In answer to the noble Lord, Lord Hunt, again—I hope to have better luck this time—there is no need to consult the judiciary about that proposal because the judges are already involved as the control order is currently administered at this stage of reviewing the orders made by the Home Secretary. There is nothing new for the judges in this. The sensible, logical order is for the Home Secretary to make the application—in that sense there will be a role for the Home Secretary—but for the court to make the order.
There is one other point, briefly. Why has the Home Secretary watered down the burden of proof? I agree on this with the noble Baroness, Lady Hamwee. Under the Serious Crime Act, which is apparently to be the model, the judge makes the order on the balance of probabilities—which is the normal standard of proof in civil cases. If the Serious Crime Act is the model, why should the same standard of proof not apply here? Once again, the noble Lord may argue that terrorism is in some way different. Once again, that argument will not run. If we want a precedent for the balance of probabilities being the appropriate standard of proof in terrorist cases, one need only look at Section 4 of the very Act that we are now being asked to repeal. In derogation cases, it is the court that makes the order on the application of the Home Secretary. The court decides the matter on the ordinary civil standard of proof. Why has that model not been adopted here?

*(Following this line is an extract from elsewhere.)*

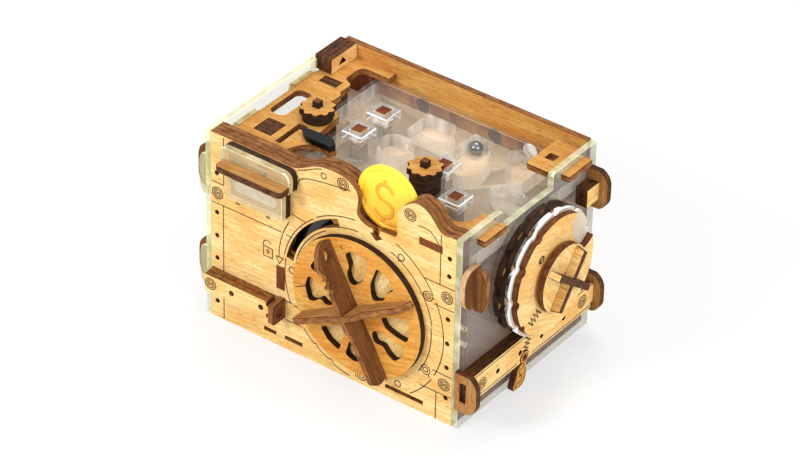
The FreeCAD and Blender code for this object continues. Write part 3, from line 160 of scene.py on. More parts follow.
def sheet_space(tree, facing, grain=0.0):
    """Object coordinates and normal, turned so that x runs along the grain and z through the sheet."""
    spin = Matrix.Rotation(math.radians(grain), 3, "Z")
    back = tuple((FACINGS[facing] @ spin).inverted().to_euler())
    place = add_node(tree, "ShaderNodeTexCoord", output="Object")
    normal = add_node(tree, "ShaderNodeTexCoord", output="Normal")
    place = add_node(tree, "ShaderNodeMapping", {"Vector": place, "Rotation": back})
    normal = add_node(tree, "ShaderNodeMapping", {"Vector": normal, "Rotation": back})
    return place, normal


def streaks(tree, place, lengths, detail=2.0, roughness=0.5):
    """Noise whose features have these lengths in millimetres along, across and through the sheet."""
    scales = tuple(METRE / length for length in lengths)
    stretched = add_node(tree, "ShaderNodeMapping", {"Vector": place, "Scale": scales})
    return add_node(tree, "ShaderNodeTexNoise", {
        "Vector": stretched, "Scale": 1.0, "Detail": detail, "Roughness": roughness})


def squareness(tree, normal):
    """How squarely the surface faces through the sheet, from 0 on a cut edge to 1 on a face."""
    through = add_node(tree, "ShaderNodeSeparateXYZ", {"Vector": normal}, output="Z")
    return add_node(tree, "ShaderNodeMath", {0: through}, ABSOLUTE)


def sheet_depth(tree, place, facing, seat):
    """Depth through a stack of sheets in sheets, counted from a point on a face of one."""
    seat_depth = (FACINGS[facing].inverted() @ Vector(metres(seat))).z * METRE
    through = add_node(tree, "ShaderNodeSeparateXYZ", {"Vector": place}, output="Z")
    return add_node(tree, "ShaderNodeMath", {
        0: through, 1: METRE / SHEET, 2: -seat_depth / SHEET}, MULTIPLY_ADD)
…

One gets the same from Section 26 of the Act, which has been referred to, where the test is the balance of probabilities rather than the reasonable belief of the Home Secretary. What is the logic of having one test in Clause 3 and a different test in Section 26? I shall in due course propose amendments very simply to the effect—incidentally, they are quite simple to draft—that the order should be imposed by the court on the application of the Home Secretary and that the decision of the court should, as in all other cases, be the balance of probabilities.